**To do**
Copy out all the lines where "Vector" shows up.
== Data section
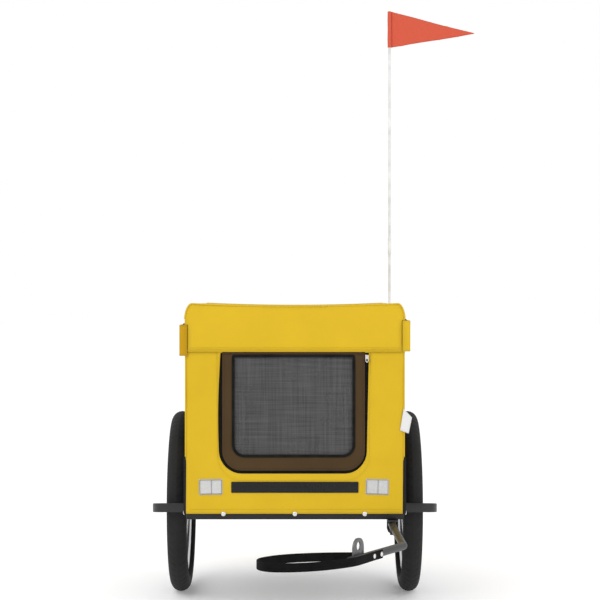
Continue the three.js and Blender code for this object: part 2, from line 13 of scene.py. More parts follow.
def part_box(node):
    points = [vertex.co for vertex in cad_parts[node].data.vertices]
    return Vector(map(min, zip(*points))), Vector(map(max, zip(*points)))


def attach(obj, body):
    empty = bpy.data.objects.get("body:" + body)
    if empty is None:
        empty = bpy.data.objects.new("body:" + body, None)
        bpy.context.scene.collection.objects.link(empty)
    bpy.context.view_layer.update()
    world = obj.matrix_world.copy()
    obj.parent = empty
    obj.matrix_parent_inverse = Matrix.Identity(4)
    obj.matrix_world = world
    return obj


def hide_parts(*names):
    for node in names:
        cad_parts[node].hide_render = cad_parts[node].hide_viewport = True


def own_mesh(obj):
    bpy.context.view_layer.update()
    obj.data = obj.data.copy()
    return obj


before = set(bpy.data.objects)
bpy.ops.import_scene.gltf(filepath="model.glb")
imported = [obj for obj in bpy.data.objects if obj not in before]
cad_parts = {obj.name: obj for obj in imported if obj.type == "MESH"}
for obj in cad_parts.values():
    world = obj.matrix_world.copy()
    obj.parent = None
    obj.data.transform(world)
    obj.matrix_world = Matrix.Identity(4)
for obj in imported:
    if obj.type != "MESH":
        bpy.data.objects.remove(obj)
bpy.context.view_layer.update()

MM = 0.001


def node_centre(node):
    low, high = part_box(node)
    return (Vector(low) + Vector(high)) / 2


def axle_origin():
    left, right = node_centre("tyre_left"), node_centre("tyre_right")
    return Vector(((left.x + right.x) / 2, left.y, 0))


ORIGIN = axle_origin()


def at(x, y, z):
    return ORIGIN + Vector((x, y, z)) * MM


# The drawing's driving sizes, the same as in the CAD
WHEEL_R = 200
WHEEL_X = 252.6
CABIN_HALF_X = 225
CABIN_FRONT = -340
CABIN_REAR = 310
CABIN_BOTTOM = 212
ROOF_Z = 642
ROOF_CORNER_WIDE = 15
ROOF_CORNER_TALL = 36
ROOF_SAG = 5
ROOF_SIDE_Z = 600
CLOTH = 2.5
SKIRT_TOP = 329
SIDE_WALL_FOOT = 226  # behind the lower panel, above the notch that the wheel guard passes through
DOOR_HALF_X = 146
DOOR_X = -2.6  # the door hangs slightly to one side of the middle
DOOR_BOTTOM = 300
DOOR_TOP = 540
DOOR_CORNER_R = 40
MESH_HALF_X = 122.5
MESH_BOTTOM = 331
MESH_CORNER_R = 22
OPENING_MARGIN = 5
FLAP_BOTTOM = 543
FLAP_FRONT = -344
HATCH_FRONT = -290
HATCH_REAR = 120
HATCH_GAP = 4
REAR_WINDOW = (-125, 360, 125, 540)
SIDE_WINDOW = (-205, 352, 175, 530)
WINDOW_CORNER_R = 22
WINDOW_OVERLAP = 8  # how far the mesh reaches behind the cloth round it
LOOP_STRIP = (-130, 255, 130, 277.5)
GUARD_TALL = 19
GUARD_THICK = 8
ARM_Z = 188


# Camera, lights and floor --------------------------------------------------------------------

EYE_DISTANCE = 3865
EYE_HEIGHT = 649
LENS_MM = 103.5
CENTRE_SHIFT = 0.0086


def add_camera():
    data = bpy.data.cameras.new("camera")
    data.lens = LENS_MM
    data.sensor_width = 36
    data.shift_x = CENTRE_SHIFT
    camera = bpy.data.objects.new("camera", data)
    camera.location = at(0, -EYE_DISTANCE, EYE_HEIGHT)
    camera.rotation_euler = (math.radians(90), 0, 0)
    bpy.context.scene.collection.objects.link(camera)
    bpy.context.scene.camera = camera


def add_area_light(name, place, target, size, power):
    data = bpy.data.lights.new(name, "AREA")
    data.energy = power
    data.size = size
    light = bpy.data.objects.new(name, data)
    light.location = at(*place)
    aim = at(*target) - light.location
    light.rotation_euler = aim.to_track_quat("-Z", "Y").to_euler()
    bpy.context.scene.collection.objects.link(light)


def add_stage():
    world = bpy.data.worlds.new("studio")
    world.use_nodes = True
    background = world.node_tree.nodes["Background"]
    background.inputs["Color"].default_value = (1, 1, 1, 1)
    background.inputs["Strength"].default_value = 1.0
    bpy.context.scene.world = world
    add_area_light("key", (-1800, -2600, 2600), (0, 0, 350), 2.4, 38)
    add_area_light("fill", (2200, -2200, 1400), (0, 0, 350), 2.4, 16)
    mesh = bpy.data.meshes.new("floor")
    reach = 40
    corners = [(-reach, -reach, 0), (reach, -reach, 0), (reach, reach, 0), (-reach, reach, 0)]
    mesh.from_pydata(corners, [], [(0, 1, 2, 3)])
    floor = bpy.data.objects.new("floor", mesh)
    bpy.context.scene.collection.objects.link(floor)
    paint = bpy.data.materials.new("floor_paint")
    paint.use_nodes = True
    shader = paint.node_tree.nodes["Principled BSDF"]
    shader.inputs["Base Color"].default_value = (0.9, 0.9, 0.9, 1)
    shader.inputs["Roughness"].default_value = 0.95
    shader.inputs["Emission Color"].default_value = (1, 1, 1, 1)
    shader.inputs["Emission Strength"].default_value = 0.16
    mesh.materials.append(paint)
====
**Result of this task**
    return Vector(map(min, zip(*points))), Vector(map(max, zip(*points)))
    return (Vector(low) + Vector(high)) / 2
    return Vector(((left.x + right.x) / 2, left.y, 0))
    return ORIGIN + Vector((x, y, z)) * MM